Aim of the task.
Lift out, unaltered, the lines of the material below between the line holding "Recreate this object as parametric three.js" and the line holding "import Module from", counting both.

Supplied records.
* * * * * * * * *

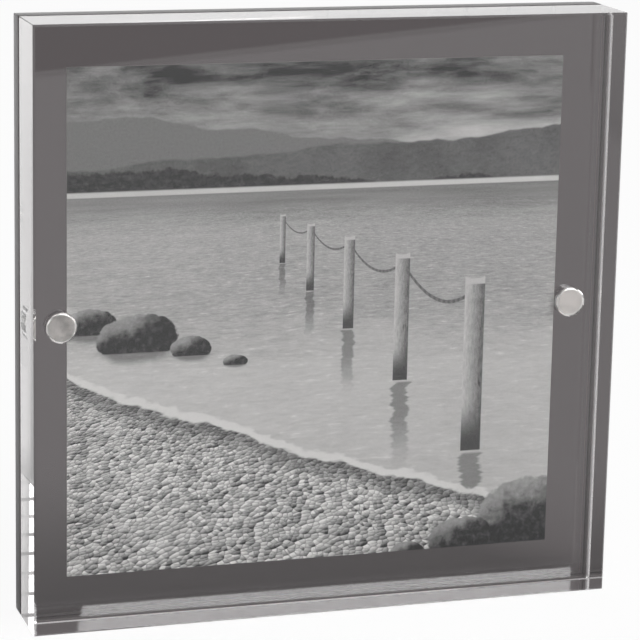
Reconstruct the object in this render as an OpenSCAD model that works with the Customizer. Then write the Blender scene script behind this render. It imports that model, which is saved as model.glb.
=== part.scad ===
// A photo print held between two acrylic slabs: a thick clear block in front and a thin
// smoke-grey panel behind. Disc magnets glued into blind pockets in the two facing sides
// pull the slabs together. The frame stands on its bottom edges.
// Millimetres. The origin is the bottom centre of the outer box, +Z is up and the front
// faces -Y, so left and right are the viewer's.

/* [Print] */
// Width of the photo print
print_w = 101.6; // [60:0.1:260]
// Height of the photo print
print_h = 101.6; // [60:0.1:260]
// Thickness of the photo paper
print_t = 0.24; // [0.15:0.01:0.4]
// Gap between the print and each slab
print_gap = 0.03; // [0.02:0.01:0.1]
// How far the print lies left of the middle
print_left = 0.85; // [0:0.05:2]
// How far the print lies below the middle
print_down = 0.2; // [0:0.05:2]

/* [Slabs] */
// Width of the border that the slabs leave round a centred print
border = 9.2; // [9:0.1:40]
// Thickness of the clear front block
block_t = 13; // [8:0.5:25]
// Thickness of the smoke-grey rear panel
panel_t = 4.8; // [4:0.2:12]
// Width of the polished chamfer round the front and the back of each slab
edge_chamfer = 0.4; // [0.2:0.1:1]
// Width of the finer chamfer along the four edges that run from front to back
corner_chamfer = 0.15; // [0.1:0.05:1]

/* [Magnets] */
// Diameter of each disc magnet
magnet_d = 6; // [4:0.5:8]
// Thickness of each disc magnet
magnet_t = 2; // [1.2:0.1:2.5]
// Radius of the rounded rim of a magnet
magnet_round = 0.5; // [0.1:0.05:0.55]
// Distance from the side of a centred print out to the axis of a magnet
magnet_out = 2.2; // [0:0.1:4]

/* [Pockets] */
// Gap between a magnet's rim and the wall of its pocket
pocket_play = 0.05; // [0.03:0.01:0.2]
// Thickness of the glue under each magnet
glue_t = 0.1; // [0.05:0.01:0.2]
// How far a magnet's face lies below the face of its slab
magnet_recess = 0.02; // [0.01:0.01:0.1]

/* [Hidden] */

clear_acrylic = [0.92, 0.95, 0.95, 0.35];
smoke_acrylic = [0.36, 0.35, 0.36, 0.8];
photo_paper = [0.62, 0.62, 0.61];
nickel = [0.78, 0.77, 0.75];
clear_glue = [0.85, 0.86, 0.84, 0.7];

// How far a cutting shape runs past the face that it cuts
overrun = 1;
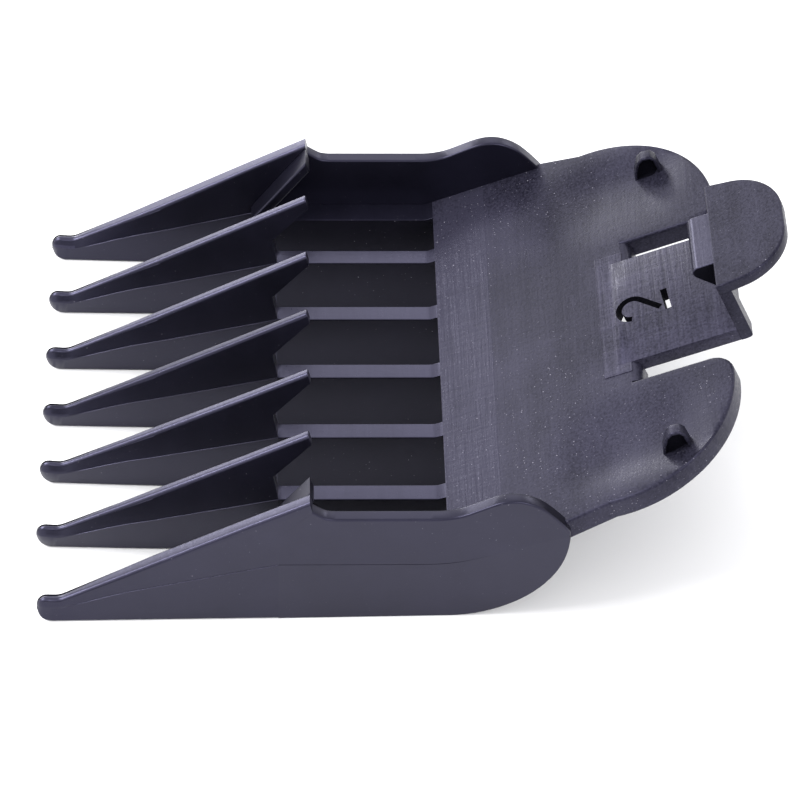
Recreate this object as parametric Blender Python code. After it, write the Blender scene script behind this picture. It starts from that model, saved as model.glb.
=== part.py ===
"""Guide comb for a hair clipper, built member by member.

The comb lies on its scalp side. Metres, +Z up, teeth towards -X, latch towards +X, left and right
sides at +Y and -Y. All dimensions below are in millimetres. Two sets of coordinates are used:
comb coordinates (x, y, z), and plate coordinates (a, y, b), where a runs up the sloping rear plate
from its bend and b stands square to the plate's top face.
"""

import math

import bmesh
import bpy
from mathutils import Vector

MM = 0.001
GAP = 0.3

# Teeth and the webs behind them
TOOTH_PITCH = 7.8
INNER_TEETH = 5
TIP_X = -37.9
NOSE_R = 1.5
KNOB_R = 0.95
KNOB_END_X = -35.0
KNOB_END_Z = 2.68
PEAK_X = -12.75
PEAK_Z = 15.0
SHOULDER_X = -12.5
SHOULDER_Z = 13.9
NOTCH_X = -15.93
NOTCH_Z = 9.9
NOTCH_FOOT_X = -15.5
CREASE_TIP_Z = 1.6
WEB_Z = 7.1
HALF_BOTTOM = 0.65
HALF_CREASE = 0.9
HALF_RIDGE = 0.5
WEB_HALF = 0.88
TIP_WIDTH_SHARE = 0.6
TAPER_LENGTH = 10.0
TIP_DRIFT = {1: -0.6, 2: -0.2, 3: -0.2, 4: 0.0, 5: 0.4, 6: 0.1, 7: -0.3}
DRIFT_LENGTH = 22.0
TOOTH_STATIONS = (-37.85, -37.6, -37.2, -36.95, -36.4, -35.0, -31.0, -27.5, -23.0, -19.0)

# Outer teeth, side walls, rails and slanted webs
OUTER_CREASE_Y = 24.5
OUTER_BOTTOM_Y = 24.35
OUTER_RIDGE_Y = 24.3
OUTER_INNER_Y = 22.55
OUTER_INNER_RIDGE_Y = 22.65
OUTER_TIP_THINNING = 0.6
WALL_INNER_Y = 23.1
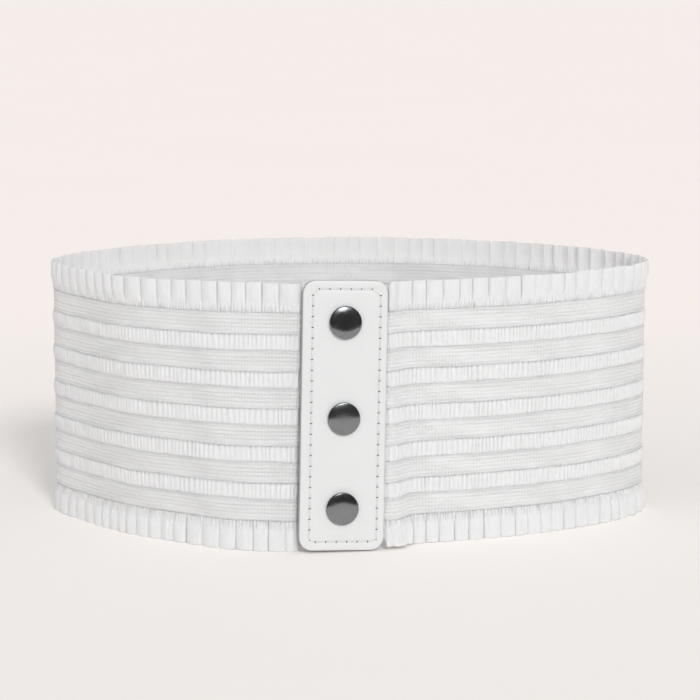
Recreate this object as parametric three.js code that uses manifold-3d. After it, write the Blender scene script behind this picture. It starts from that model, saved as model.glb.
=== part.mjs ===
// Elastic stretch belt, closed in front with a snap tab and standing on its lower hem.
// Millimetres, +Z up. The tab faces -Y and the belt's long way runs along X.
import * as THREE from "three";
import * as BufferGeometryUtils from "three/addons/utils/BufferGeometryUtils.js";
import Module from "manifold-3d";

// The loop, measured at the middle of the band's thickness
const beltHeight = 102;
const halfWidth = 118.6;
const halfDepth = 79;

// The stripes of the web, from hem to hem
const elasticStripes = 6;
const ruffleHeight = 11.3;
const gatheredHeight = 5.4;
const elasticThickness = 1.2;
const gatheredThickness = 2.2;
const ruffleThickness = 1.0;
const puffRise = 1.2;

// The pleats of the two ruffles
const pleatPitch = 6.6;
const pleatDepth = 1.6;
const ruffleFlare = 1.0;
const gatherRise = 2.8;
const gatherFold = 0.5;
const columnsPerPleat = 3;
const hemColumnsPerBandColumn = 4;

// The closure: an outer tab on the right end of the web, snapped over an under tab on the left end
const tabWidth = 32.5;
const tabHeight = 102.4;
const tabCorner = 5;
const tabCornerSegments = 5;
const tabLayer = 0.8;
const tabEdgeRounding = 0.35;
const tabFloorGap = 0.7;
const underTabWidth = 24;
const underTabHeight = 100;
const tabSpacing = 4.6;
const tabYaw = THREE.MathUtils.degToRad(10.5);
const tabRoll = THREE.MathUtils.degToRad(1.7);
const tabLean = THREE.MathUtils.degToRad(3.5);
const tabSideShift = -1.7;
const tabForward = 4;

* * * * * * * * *

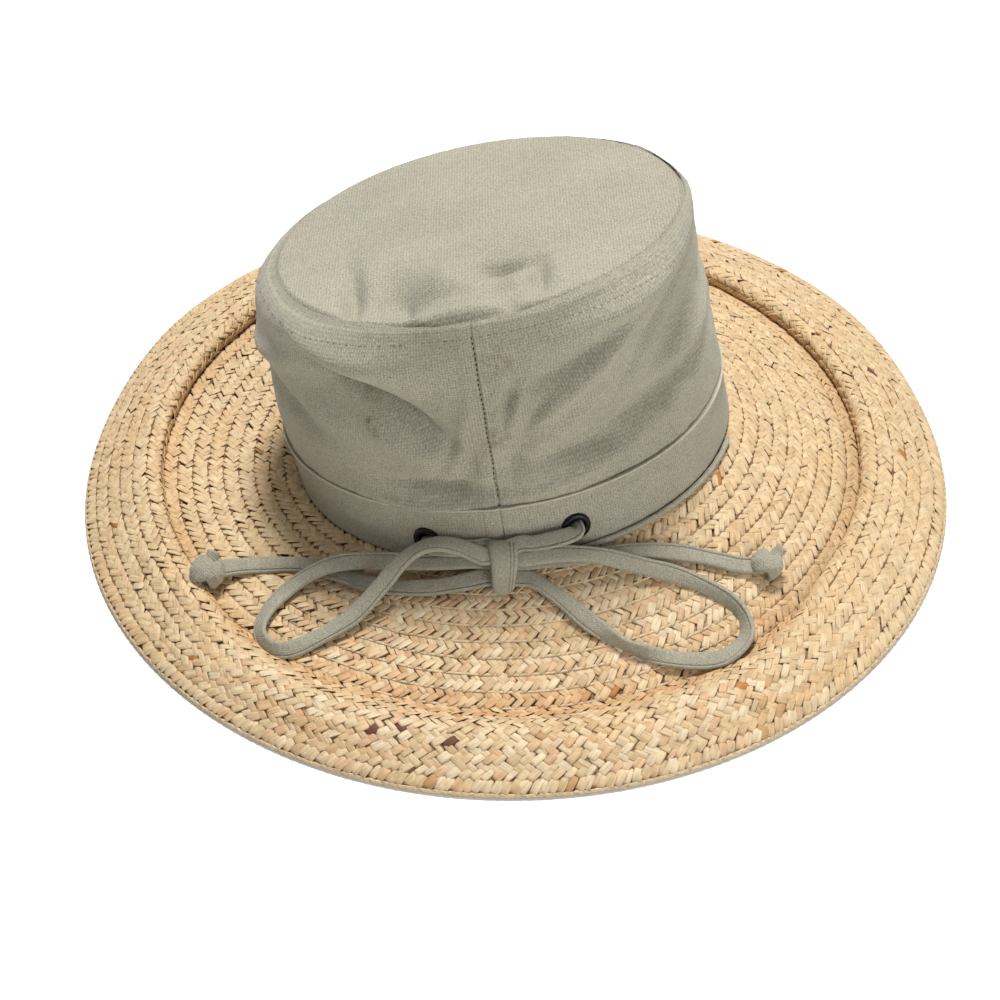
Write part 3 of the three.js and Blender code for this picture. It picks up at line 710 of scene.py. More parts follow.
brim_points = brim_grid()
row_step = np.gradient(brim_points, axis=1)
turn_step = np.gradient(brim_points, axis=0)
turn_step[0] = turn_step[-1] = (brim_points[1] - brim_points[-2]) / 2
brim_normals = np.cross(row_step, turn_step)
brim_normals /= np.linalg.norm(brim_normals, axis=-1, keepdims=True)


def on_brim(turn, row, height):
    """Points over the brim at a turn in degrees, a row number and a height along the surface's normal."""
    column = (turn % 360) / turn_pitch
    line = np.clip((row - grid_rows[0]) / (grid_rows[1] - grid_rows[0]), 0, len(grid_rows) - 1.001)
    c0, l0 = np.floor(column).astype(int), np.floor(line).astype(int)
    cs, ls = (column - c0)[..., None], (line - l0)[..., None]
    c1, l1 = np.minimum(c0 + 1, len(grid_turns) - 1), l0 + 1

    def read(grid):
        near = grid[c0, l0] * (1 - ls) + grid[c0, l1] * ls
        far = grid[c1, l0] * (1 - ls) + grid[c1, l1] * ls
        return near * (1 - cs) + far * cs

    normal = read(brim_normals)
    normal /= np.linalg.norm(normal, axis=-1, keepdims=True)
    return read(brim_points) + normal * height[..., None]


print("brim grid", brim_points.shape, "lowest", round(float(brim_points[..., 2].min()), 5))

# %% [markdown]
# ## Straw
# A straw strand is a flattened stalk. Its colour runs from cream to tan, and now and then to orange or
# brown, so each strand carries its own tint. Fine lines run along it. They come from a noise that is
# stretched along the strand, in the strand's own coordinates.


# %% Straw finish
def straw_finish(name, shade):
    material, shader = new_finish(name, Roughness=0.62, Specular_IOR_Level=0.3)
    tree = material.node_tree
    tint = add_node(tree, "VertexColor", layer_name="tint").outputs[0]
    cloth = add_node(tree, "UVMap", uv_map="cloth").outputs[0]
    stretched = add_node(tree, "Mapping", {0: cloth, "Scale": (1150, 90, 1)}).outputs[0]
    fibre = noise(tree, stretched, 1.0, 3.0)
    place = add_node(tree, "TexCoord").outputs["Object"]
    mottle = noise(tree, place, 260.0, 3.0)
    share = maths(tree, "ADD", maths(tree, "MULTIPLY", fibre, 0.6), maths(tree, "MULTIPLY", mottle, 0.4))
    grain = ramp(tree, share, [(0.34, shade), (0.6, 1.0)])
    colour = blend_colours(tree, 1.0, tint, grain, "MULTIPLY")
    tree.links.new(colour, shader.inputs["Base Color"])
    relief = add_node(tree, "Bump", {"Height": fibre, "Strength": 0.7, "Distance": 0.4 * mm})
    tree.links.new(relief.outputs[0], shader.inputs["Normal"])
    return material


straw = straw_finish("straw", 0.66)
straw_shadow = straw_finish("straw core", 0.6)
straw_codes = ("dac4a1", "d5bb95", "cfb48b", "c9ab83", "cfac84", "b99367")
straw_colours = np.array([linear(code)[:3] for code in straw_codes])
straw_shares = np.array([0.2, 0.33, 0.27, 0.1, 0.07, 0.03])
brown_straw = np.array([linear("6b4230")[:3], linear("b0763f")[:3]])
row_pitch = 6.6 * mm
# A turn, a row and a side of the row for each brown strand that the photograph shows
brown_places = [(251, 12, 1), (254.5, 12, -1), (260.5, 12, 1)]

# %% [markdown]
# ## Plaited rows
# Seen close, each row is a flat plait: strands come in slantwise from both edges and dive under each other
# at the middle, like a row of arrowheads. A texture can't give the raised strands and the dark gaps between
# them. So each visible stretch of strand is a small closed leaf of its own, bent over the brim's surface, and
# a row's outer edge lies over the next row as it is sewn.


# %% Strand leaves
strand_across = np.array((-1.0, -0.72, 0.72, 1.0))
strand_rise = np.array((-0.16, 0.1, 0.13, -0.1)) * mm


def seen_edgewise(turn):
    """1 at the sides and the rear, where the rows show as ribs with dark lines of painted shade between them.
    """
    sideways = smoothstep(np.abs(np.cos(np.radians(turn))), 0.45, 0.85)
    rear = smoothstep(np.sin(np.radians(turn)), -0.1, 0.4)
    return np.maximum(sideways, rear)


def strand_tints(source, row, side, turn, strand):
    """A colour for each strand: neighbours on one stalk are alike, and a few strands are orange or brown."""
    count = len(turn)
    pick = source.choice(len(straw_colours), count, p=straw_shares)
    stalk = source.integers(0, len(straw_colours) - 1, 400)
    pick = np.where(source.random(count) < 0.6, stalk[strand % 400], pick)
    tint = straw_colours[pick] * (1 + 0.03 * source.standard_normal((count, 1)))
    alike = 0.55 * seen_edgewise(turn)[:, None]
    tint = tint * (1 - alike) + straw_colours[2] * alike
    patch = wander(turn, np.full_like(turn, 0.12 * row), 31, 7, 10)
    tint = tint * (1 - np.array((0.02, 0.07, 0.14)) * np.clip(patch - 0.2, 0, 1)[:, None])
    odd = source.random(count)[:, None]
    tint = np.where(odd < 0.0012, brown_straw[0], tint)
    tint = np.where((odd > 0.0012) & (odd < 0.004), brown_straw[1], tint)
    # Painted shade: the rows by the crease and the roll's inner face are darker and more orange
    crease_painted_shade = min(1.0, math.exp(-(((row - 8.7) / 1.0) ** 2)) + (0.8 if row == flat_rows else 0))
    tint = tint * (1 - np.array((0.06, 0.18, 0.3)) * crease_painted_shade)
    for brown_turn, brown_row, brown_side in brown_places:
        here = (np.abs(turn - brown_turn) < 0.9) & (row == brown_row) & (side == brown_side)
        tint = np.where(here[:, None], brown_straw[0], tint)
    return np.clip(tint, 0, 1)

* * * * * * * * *

Answer to the problem.
Recreate this object as parametric three.js code that uses manifold-3d. After it, write the Blender scene script behind this picture. It starts from that model, saved as model.glb.
=== part.mjs ===
// Elastic stretch belt, closed in front with a snap tab and standing on its lower hem.
// Millimetres, +Z up. The tab faces -Y and the belt's long way runs along X.
import * as THREE from "three";
import * as BufferGeometryUtils from "three/addons/utils/BufferGeometryUtils.js";
import Module from "manifold-3d";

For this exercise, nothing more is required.